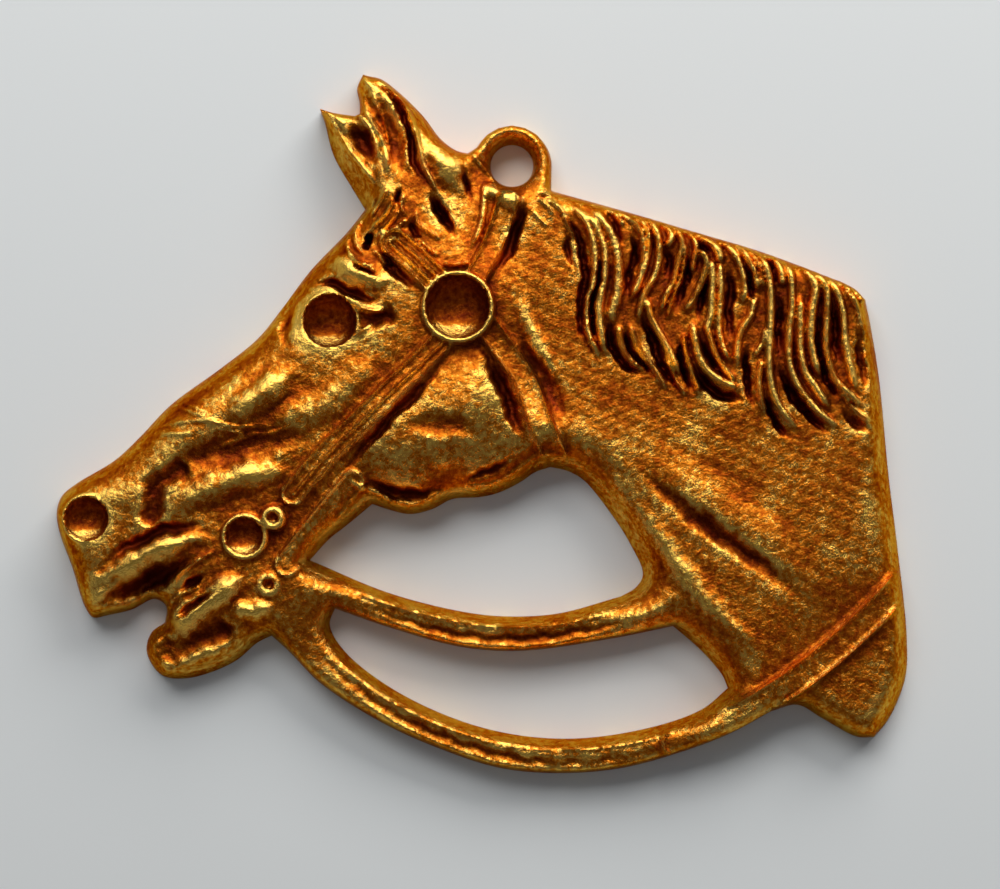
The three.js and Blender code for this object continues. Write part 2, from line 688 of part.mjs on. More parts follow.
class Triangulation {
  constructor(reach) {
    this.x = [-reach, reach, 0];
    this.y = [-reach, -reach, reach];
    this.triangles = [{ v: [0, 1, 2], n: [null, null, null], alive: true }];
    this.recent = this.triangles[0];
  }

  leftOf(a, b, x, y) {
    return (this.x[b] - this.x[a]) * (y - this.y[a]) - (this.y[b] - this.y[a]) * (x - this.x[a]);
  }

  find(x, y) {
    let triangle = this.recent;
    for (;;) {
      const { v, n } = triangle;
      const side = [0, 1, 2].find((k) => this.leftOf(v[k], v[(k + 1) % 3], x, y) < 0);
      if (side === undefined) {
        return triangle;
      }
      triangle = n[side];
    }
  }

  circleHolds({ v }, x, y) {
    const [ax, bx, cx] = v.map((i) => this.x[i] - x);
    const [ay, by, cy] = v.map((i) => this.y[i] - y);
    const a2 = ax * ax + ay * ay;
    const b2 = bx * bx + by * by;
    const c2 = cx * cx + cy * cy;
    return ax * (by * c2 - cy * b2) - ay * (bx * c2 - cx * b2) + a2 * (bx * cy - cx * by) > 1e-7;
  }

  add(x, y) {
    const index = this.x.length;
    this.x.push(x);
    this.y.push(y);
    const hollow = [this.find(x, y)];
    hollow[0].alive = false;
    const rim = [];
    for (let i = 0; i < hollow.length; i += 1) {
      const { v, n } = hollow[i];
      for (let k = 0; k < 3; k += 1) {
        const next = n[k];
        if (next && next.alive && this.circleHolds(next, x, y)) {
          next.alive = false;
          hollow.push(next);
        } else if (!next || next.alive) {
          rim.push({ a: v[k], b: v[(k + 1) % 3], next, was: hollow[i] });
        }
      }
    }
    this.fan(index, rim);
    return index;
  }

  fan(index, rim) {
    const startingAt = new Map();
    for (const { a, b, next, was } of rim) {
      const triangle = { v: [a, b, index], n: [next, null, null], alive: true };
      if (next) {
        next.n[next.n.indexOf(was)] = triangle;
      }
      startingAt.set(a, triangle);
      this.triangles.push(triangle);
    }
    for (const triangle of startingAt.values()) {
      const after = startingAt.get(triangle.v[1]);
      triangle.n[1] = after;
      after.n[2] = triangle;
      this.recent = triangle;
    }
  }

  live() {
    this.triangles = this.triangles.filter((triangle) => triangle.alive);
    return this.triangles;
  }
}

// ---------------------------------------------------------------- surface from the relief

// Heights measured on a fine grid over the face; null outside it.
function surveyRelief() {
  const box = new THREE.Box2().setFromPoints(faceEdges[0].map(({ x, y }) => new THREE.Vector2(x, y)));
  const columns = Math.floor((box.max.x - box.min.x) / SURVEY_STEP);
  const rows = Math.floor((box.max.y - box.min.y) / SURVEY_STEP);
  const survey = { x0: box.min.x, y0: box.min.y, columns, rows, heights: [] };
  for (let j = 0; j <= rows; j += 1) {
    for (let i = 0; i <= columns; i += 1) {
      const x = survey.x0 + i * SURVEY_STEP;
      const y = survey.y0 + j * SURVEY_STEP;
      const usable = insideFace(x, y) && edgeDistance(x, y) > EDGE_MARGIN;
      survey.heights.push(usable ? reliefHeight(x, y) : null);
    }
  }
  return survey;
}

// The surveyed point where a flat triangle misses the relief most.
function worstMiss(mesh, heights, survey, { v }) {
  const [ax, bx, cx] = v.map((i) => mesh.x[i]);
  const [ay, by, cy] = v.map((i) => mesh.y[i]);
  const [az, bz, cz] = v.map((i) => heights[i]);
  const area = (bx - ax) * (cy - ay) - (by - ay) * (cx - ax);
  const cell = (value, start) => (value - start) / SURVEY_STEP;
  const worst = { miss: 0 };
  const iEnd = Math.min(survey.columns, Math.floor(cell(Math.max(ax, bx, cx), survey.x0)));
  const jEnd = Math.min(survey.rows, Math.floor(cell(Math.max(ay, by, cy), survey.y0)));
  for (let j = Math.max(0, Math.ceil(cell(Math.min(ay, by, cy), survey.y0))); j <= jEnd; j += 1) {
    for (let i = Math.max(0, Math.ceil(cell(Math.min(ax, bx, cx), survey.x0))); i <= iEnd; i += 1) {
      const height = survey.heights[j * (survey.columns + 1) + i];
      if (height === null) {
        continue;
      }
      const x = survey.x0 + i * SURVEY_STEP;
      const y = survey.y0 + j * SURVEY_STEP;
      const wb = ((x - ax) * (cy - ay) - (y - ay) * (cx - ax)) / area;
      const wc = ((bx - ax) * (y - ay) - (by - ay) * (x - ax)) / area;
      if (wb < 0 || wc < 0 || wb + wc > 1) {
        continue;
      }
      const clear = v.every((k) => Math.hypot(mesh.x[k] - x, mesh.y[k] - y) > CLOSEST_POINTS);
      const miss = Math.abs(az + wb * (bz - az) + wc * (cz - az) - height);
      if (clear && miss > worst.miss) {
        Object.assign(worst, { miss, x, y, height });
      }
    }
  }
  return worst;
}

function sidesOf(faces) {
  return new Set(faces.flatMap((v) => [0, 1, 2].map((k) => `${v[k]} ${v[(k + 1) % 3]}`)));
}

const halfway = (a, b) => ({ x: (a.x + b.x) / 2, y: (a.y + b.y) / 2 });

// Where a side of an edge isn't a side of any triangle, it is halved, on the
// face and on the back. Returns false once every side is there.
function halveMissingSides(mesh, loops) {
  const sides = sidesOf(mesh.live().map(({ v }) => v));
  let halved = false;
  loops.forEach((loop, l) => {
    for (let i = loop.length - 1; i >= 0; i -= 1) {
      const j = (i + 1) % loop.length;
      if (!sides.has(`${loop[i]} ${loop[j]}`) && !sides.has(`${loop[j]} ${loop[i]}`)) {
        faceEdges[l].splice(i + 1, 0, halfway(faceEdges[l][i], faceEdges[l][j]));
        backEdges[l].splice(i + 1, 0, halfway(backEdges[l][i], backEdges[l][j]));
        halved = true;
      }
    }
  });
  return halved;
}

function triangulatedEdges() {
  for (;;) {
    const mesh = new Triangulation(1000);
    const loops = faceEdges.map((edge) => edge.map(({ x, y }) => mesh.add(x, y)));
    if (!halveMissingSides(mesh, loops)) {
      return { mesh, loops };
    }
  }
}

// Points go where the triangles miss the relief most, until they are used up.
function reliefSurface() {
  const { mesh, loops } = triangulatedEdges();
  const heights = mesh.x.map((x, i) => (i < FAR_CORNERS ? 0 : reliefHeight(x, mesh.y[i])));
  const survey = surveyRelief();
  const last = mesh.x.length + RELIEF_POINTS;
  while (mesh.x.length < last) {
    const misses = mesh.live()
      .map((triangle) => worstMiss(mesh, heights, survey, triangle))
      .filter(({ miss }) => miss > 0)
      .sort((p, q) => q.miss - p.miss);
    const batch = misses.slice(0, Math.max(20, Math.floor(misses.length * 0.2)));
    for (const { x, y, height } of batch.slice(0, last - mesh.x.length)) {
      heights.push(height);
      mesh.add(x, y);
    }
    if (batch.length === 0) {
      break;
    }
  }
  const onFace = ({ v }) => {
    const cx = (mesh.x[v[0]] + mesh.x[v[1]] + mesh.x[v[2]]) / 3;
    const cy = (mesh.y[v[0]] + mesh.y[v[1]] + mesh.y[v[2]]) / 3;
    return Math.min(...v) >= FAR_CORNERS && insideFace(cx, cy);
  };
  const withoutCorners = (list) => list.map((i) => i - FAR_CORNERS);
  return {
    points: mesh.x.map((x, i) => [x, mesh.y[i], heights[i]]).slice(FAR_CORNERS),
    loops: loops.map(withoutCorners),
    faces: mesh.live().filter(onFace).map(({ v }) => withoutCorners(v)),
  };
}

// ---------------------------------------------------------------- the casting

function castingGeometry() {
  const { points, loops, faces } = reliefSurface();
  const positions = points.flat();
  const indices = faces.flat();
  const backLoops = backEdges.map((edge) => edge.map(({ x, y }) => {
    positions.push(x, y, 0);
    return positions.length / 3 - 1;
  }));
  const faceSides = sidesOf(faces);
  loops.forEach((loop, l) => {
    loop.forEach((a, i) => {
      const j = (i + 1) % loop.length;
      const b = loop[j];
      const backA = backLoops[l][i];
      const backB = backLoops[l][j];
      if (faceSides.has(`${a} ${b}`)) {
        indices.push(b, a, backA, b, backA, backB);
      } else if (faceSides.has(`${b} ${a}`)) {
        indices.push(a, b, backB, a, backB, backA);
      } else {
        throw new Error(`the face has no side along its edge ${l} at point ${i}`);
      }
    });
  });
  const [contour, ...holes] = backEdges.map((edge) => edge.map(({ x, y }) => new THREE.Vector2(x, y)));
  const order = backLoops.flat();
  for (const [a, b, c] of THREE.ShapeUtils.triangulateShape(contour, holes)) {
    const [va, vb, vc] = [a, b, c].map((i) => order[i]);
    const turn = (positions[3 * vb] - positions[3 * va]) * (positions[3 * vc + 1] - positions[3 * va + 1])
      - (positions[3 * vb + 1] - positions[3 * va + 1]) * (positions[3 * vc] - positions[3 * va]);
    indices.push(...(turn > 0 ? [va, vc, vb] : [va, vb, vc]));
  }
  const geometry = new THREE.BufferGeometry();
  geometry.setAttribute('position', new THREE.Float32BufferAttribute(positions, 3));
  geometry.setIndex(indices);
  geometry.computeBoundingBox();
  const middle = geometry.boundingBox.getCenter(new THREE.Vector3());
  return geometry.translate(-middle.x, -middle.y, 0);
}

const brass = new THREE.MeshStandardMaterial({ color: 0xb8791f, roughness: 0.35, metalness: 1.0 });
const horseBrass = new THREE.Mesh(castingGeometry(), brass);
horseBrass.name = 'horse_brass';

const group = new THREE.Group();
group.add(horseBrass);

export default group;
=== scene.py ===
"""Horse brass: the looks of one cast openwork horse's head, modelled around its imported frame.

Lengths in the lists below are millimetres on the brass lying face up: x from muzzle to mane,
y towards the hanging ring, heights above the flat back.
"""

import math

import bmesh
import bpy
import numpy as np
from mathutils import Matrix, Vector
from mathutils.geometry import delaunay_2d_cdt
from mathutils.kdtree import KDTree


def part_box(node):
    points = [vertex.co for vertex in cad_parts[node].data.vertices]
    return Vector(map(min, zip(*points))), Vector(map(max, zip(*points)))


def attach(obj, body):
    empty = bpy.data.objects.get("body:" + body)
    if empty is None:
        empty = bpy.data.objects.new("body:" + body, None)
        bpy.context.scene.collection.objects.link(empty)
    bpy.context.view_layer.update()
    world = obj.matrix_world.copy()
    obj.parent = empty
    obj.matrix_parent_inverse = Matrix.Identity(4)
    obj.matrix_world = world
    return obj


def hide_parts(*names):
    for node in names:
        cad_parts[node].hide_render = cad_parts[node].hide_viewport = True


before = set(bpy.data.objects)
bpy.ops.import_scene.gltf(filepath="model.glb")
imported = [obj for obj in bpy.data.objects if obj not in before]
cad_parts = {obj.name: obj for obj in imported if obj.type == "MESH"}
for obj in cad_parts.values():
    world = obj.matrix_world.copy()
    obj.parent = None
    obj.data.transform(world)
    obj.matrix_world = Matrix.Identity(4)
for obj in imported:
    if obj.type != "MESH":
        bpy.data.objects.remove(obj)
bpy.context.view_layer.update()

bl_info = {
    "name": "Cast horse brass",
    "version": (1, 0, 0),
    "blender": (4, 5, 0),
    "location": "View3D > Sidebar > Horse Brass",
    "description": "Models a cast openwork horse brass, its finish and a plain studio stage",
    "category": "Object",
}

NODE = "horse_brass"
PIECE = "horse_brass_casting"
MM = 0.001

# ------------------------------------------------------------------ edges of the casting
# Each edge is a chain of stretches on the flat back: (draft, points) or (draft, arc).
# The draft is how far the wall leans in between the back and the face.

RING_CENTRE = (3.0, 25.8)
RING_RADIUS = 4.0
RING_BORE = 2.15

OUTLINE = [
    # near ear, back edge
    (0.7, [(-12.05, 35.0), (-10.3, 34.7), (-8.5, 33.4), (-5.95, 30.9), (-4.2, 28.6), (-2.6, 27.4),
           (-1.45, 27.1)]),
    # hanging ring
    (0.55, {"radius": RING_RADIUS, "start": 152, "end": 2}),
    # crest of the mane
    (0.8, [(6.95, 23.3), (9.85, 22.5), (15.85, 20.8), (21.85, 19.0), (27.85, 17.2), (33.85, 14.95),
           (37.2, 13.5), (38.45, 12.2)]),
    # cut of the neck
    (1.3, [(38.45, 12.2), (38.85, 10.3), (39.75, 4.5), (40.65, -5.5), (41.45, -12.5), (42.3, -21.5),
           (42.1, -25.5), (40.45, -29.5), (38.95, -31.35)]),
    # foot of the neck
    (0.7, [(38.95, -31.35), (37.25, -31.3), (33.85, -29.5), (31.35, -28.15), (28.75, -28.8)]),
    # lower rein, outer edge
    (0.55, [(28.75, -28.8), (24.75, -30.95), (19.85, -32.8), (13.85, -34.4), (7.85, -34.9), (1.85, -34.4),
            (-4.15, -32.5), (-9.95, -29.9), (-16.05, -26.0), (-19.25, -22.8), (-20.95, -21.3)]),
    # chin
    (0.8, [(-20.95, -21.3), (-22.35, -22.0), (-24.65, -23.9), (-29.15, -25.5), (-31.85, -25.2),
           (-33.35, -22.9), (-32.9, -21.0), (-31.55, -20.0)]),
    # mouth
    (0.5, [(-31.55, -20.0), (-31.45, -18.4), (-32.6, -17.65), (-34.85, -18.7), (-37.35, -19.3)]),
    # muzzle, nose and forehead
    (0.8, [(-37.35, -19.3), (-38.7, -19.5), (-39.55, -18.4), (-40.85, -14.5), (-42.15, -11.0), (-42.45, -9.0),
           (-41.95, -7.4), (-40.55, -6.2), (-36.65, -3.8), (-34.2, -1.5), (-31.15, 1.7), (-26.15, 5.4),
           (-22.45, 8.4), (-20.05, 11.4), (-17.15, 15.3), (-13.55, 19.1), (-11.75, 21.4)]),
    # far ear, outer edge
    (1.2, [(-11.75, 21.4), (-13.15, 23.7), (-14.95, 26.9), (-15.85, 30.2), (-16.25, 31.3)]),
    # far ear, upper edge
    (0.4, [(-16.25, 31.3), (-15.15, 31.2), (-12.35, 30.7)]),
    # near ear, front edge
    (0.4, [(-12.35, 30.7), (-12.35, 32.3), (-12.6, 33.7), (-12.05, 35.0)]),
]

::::

**TASK DESCRIPTION:** Return each line that includes "before".

**RESPONSE TO THE TASK:**
before = set(bpy.data.objects)
imported = [obj for obj in bpy.data.objects if obj not in before]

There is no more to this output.